* **TASK**
Determine how many lines of the entries contain "between". Reply with that number alone.

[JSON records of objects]
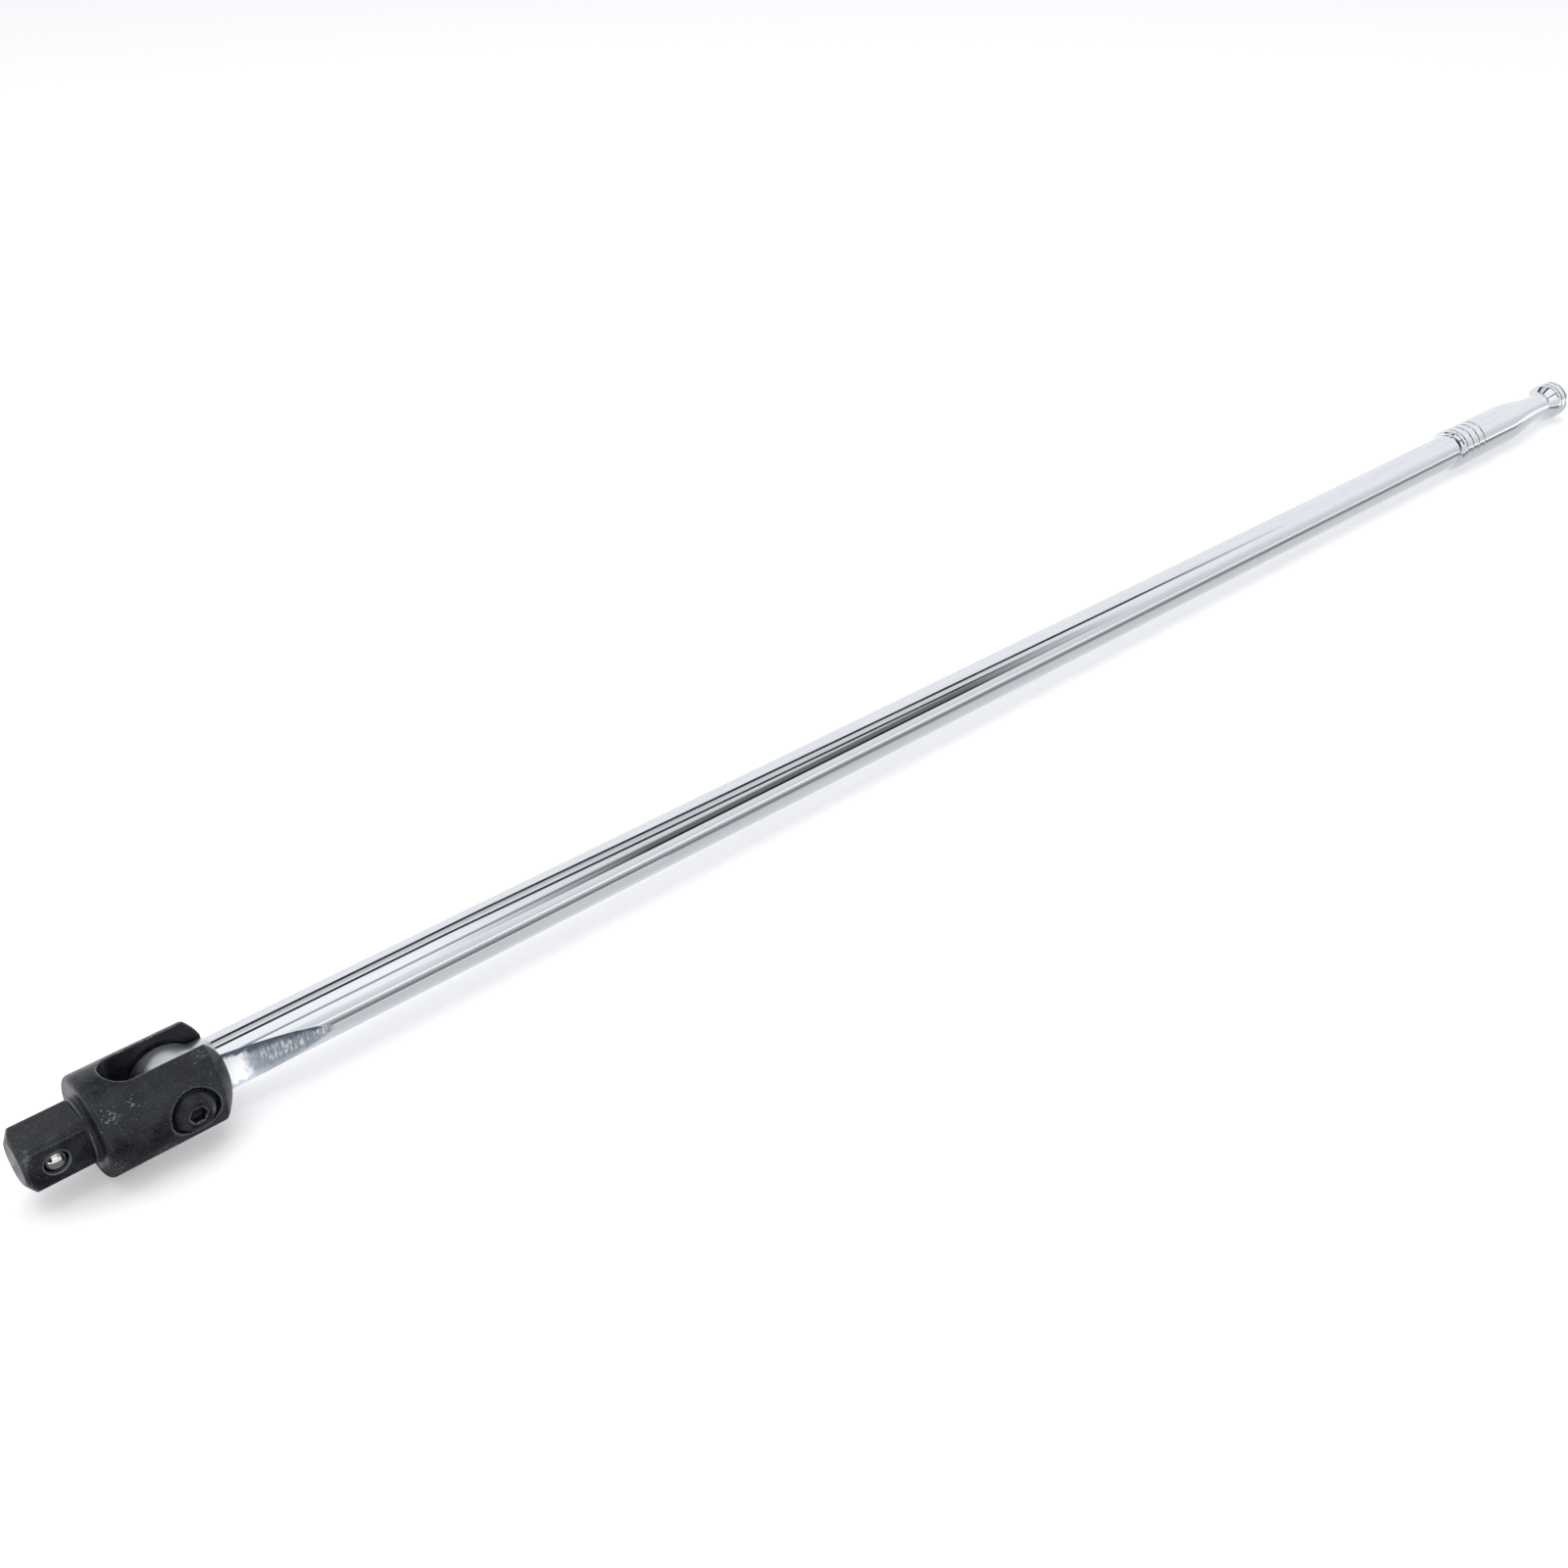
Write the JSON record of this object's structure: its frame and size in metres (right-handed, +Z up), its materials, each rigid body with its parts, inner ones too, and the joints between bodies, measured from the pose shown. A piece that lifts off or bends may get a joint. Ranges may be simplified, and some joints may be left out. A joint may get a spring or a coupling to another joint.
{
  "type": "breaker bar",
  "caption": "Long plain breaker bar: a square drive with a sprung ball on a hinged round head, a chromed round bar and a turned end grip.",
  "frame": {"origin": "centre of the flat end face of the drive square", "axes": "+X along the bar from the drive to the hand end, +Y along the hinge pivot, away from the screw's head, +Z up"},
  "size_m": [0.75, 0.0276, 0.0266],
  "materials": {
    "black_steel": "black phosphate, lightly oiled, satin",
    "chrome": "polished",
    "bare_steel": "bright"
  },
  "bodies": {
    "bar": {"handle_bar": "chrome", "end_grip": "chrome"},
    "head": {"drive_head": "black_steel", "pivot_screw": "black_steel", "friction_washer_near": "bare_steel", "friction_washer_far": "bare_steel", "detent_spring": "bare_steel"},
    "ball": {"detent_ball": "chrome"}
  },
  "joints": [
    {"name": "head_hinge", "type": "hinge", "parent": "bar", "child": "head", "pos_m": [0.0382, 0, 0], "axis": [0, 1, 0], "range_deg": [-110, 110]},
    {"name": "detent_press", "type": "slide", "parent": "head", "child": "ball", "axis": [0, 1, 0], "range_m": [0, 0.0007], "stiffness_N_per_m": 1500, "deforming": ["detent_spring"]}
  ]
}
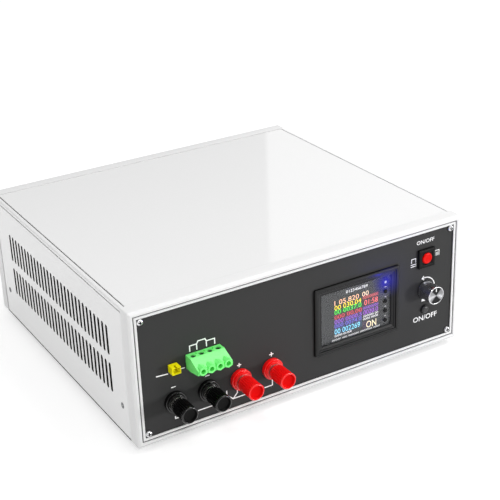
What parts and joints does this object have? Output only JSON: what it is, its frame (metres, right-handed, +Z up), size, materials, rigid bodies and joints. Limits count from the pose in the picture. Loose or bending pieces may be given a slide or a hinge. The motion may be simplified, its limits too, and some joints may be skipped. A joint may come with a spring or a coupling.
{
  "type": "battery discharge meter",
  "caption": "Bench battery discharge meter: vented white case, recessed dark panel with colour screen, keys, knob, push switch, binding posts and terminal block.",
  "frame": {"origin": "on the ground under the middle of the whole object, between the front of the post caps and the rear bezel's rim", "axes": "+Z up, -Y is the front with the panel, +X to the right as seen from the front"},
  "size_m": [0.2722, 0.2732, 0.1072],
  "materials": {
    "bezel_abs": "satin moulded white",
    "cover_steel": "fine white powder coat",
    "tray_steel": "zinc-plated sheet, light grey",
    "foot_rubber": "matt black",
    "panel_black": "matt dark grey coat",
    "rear_black": "matt dark grey coat",
    "screw_steel": "bright cross-recess heads",
    "screen_surround_black": "satin black",
    "window_acrylic": "clear polished",
    "lcd_glass": "dark display glass",
    "board_green": "solder-masked board",
    "key_black": "matt black",
    "switch_nylon": "matt black moulding",
    "button_red": "satin red",
    "encoder_zinc": "zinc die casting",
    "shaft_steel": "turned steel",
    "knob_aluminium": "dark anodised, spun face",
    "start_button_black": "matt black",
    "start_switch_black": "matt black moulding",
    "terminal_green": "satin green",
    "clamp_zinc": "zinc-plated",
    "header_yellow": "satin yellow",
    "post_black": "gloss black",
    "post_red": "gloss red",
    "stud_nickel": "nickel-plated brass",
    "insert_brass": "bright turned brass",
    "sink_aluminium": "plain extruded",
    "transistor_epoxy": "moulded epoxy",
    "supply_aluminium": "folded sheet",
    "fan_frame_black": "moulded black",
    "fan_rotor_black": "moulded black",
    "inlet_nylon": "moulded black"
  },
  "bodies": {
    "instrument": {"front_bezel": "bezel_abs", "rear_bezel": "bezel_abs", "top_cover": "cover_steel", "base_tray": "tray_steel", "front_panel": "panel_black", "rear_panel": "rear_black", "rubber_foot_1": "foot_rubber", "panel_screw_1": "screw_steel", "rubber_foot_2": "foot_rubber", "panel_screw_2": "screw_steel", "rubber_foot_3": "foot_rubber", "panel_screw_3": "screw_steel", "rubber_foot_4": "foot_rubber", "panel_screw_4": "screw_steel", "screen_bezel": "screen_surround_black", "screen_window": "window_acrylic", "lcd_panel": "lcd_glass", "display_board": "board_green", "power_switch_body": "switch_nylon", "encoder_body": "encoder_zinc", "start_switch": "start_switch_black", "terminal_block": "terminal_green", "probe_header": "header_yellow", "post_collar_1": "post_black", "post_stud_1": "stud_nickel", "post_collar_2": "post_black", "post_stud_2": "stud_nickel", "post_collar_3": "post_red", "post_stud_3": "stud_nickel", "post_collar_4": "post_red", "post_stud_4": "stud_nickel", "main_board": "board_green", "heatsink": "sink_aluminium", "transistor_bar": "transistor_epoxy", "power_supply": "supply_aluminium", "fan_frame_1": "fan_frame_black", "fan_frame_2": "fan_frame_black", "inlet_body": "inlet_nylon"},
    "power_button_body": {"power_button": "button_red"},
    "start_button_body": {"start_button": "start_button_black"},
    "encoder_shaft_body": {"encoder_shaft": "shaft_steel"},
    "tuning_knob_body": {"tuning_knob": "knob_aluminium"},
    "fan_rotor_1_body": {"fan_rotor_1": "fan_rotor_black"},
    "fan_rotor_2_body": {"fan_rotor_2": "fan_rotor_black"},
    "screen_button_1_body": {"screen_button_1": "key_black"},
    "terminal_screw_1_body": {"terminal_screw_1": "clamp_zinc"},
    "post_insert_1_body": {"post_insert_1": "insert_brass"},
    "post_cap_1_body": {"post_cap_1": "post_black"},
    "screen_button_2_body": {"screen_button_2": "key_black"},
    "terminal_screw_2_body": {"terminal_screw_2": "clamp_zinc"},
    "post_insert_2_body": {"post_insert_2": "insert_brass"},
    "post_cap_2_body": {"post_cap_2": "post_black"},
    "screen_button_3_body": {"screen_button_3": "key_black"},
    "terminal_screw_3_body": {"terminal_screw_3": "clamp_zinc"},
    "post_insert_3_body": {"post_insert_3": "insert_brass"},
    "post_cap_3_body": {"post_cap_3": "post_red"},
    "screen_button_4_body": {"screen_button_4": "key_black"},
    "terminal_screw_4_body": {"terminal_screw_4": "clamp_zinc"},
    "post_insert_4_body": {"post_insert_4": "insert_brass"},
    "post_cap_4_body": {"post_cap_4": "post_red"}
  },
  "joints": [
    {"name": "power_press", "type": "slide", "parent": "instrument", "child": "power_button_body", "axis": [0, 1, 0], "range_m": [0, 0.0015], "stiffness_N_per_m": 800},
    {"name": "start_press", "type": "slide", "parent": "instrument", "child": "start_button_body", "axis": [0, 1, 0], "range_m": [0, 0.0005], "stiffness_N_per_m": 1500},
    {"name": "screen_key_1_press", "type": "slide", "parent": "instrument", "child": "screen_button_1_body", "axis": [0, 1, 0], "range_m": [0, 0.0004], "stiffness_N_per_m": 1500},
    {"name": "screen_key_2_press", "type": "slide", "parent": "instrument", "child": "screen_button_2_body", "axis": [0, 1, 0], "range_m": [0, 0.0004], "stiffness_N_per_m": 1500},
    {"name": "screen_key_3_press", "type": "slide", "parent": "instrument", "child": "screen_button_3_body", "axis": [0, 1, 0], "range_m": [0, 0.0004], "stiffness_N_per_m": 1500},
    {"name": "screen_key_4_press", "type": "slide", "parent": "instrument", "child": "screen_button_4_body", "axis": [0, 1, 0], "range_m": [0, 0.0004], "stiffness_N_per_m": 1500},
    {"name": "knob_press", "type": "slide", "parent": "instrument", "child": "encoder_shaft_body", "axis": [0, 1, 0], "range_m": [0, 0.0005], "stiffness_N_per_m": 2500},
    {"name": "knob_turn", "type": "hinge", "parent": "encoder_shaft_body", "child": "tuning_knob_body", "pos_m": [0.1049, -0.1214, 0.0547], "axis": [0, -1, 0], "continuous": true},
    {"name": "post_1_travel", "type": "slide", "parent": "instrument", "child": "post_insert_1_body", "axis": [0, -1, 0], "range_m": [0, 0.004]},
    {"name": "post_1_turn", "type": "hinge", "parent": "post_insert_1_body", "child": "post_cap_1_body", "pos_m": [-0.1065, -0.1287, 0.0323], "axis": [0, -1, 0], "range_deg": [0, 1800]},
    {"name": "post_2_travel", "type": "slide", "parent": "instrument", "child": "post_insert_2_body", "axis": [0, -1, 0], "range_m": [0, 0.004]},
    {"name": "post_2_turn", "type": "hinge", "parent": "post_insert_2_body", "child": "post_cap_2_body", "pos_m": [-0.081, -0.1287, 0.0323], "axis": [0, -1, 0], "range_deg": [0, 1800]},
    {"name": "post_3_travel", "type": "slide", "parent": "instrument", "child": "post_insert_3_body", "axis": [0, -1, 0], "range_m": [0, 0.004]},
    {"name": "post_3_turn", "type": "hinge", "parent": "post_insert_3_body", "child": "post_cap_3_body", "pos_m": [-0.0555, -0.1287, 0.0323], "axis": [0, -1, 0], "range_deg": [0, 1800]},
    {"name": "post_4_travel", "type": "slide", "parent": "instrument", "child": "post_insert_4_body", "axis": [0, -1, 0], "range_m": [0, 0.004]},
    {"name": "post_4_turn", "type": "hinge", "parent": "post_insert_4_body", "child": "post_cap_4_body", "pos_m": [-0.03, -0.1287, 0.0323], "axis": [0, -1, 0], "range_deg": [0, 1800]},
    {"name": "terminal_1_screw", "type": "hinge", "parent": "instrument", "child": "terminal_screw_1_body", "pos_m": [-0.09262, -0.1182, 0.0617], "axis": [0, 0, 1], "range_deg": [0, 1440]},
    {"name": "terminal_2_screw", "type": "hinge", "parent": "instrument", "child": "terminal_screw_2_body", "pos_m": [-0.08628, -0.1182, 0.0617], "axis": [0, 0, 1], "range_deg": [0, 1440]},
    {"name": "terminal_3_screw", "type": "hinge", "parent": "instrument", "child": "terminal_screw_3_body", "pos_m": [-0.07992, -0.1182, 0.0617], "axis": [0, 0, 1], "range_deg": [0, 1440]},
    {"name": "terminal_4_screw", "type": "hinge", "parent": "instrument", "child": "terminal_screw_4_body", "pos_m": [-0.07358, -0.1182, 0.0617], "axis": [0, 0, 1], "range_deg": [0, 1440]},
    {"name": "fan_1_spin", "type": "hinge", "parent": "instrument", "child": "fan_rotor_1_body", "pos_m": [-0.0815, 0.1166, 0.0561], "axis": [0, 1, 0], "continuous": true},
    {"name": "fan_2_spin", "type": "hinge", "parent": "instrument", "child": "fan_rotor_2_body", "pos_m": [0.0005, 0.1166, 0.0561], "axis": [0, 1, 0], "continuous": true}
  ],
  "couplings": [
    {"joint": "post_1_turn", "follows": "post_1_travel", "rad_per_m": 7854},
    {"joint": "post_2_turn", "follows": "post_2_travel", "rad_per_m": 7854},
    {"joint": "post_3_turn", "follows": "post_3_travel", "rad_per_m": 7854},
    {"joint": "post_4_turn", "follows": "post_4_travel", "rad_per_m": 7854}
  ]
}
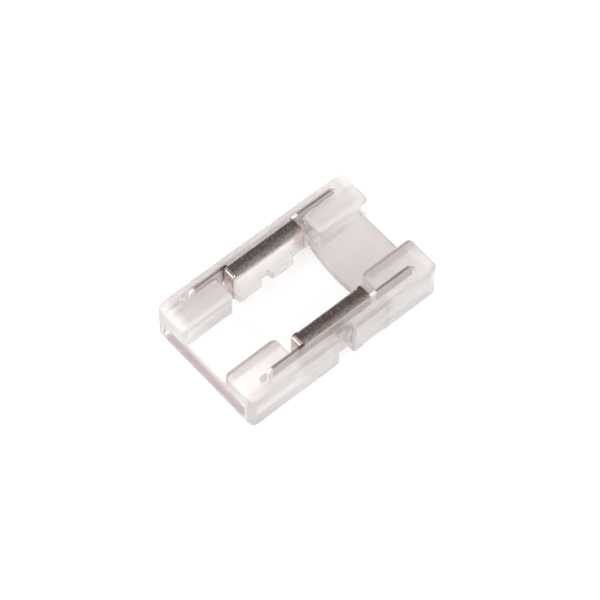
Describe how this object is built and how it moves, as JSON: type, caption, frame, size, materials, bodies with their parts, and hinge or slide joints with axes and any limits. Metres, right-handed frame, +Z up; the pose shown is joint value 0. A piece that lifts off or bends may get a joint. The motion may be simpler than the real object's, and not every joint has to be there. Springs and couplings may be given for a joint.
{
  "type": "led strip connector",
  "caption": "Clear low connector joining flexible LED strips end to end: open strip way between corner blocks, a window in its floor and a pressed metal contact along each side.",
  "frame": {"origin": "centre of the bounding box at the underside", "axes": "+X along the strips, +Y from the side with the notch to the plain side, +Z up out of the open top"},
  "size_m": [0.0202, 0.0124, 0.0048],
  "materials": {
    "clear_plastic": "clear, gloss",
    "plated_contact": "plated, satin"
  },
  "bodies": {
    "root": {"housing": "clear_plastic", "far_contact": "plated_contact", "near_contact": "plated_contact"}
  },
  "joints": []
}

* **SOLUTION TO THIS PROBLEM**
3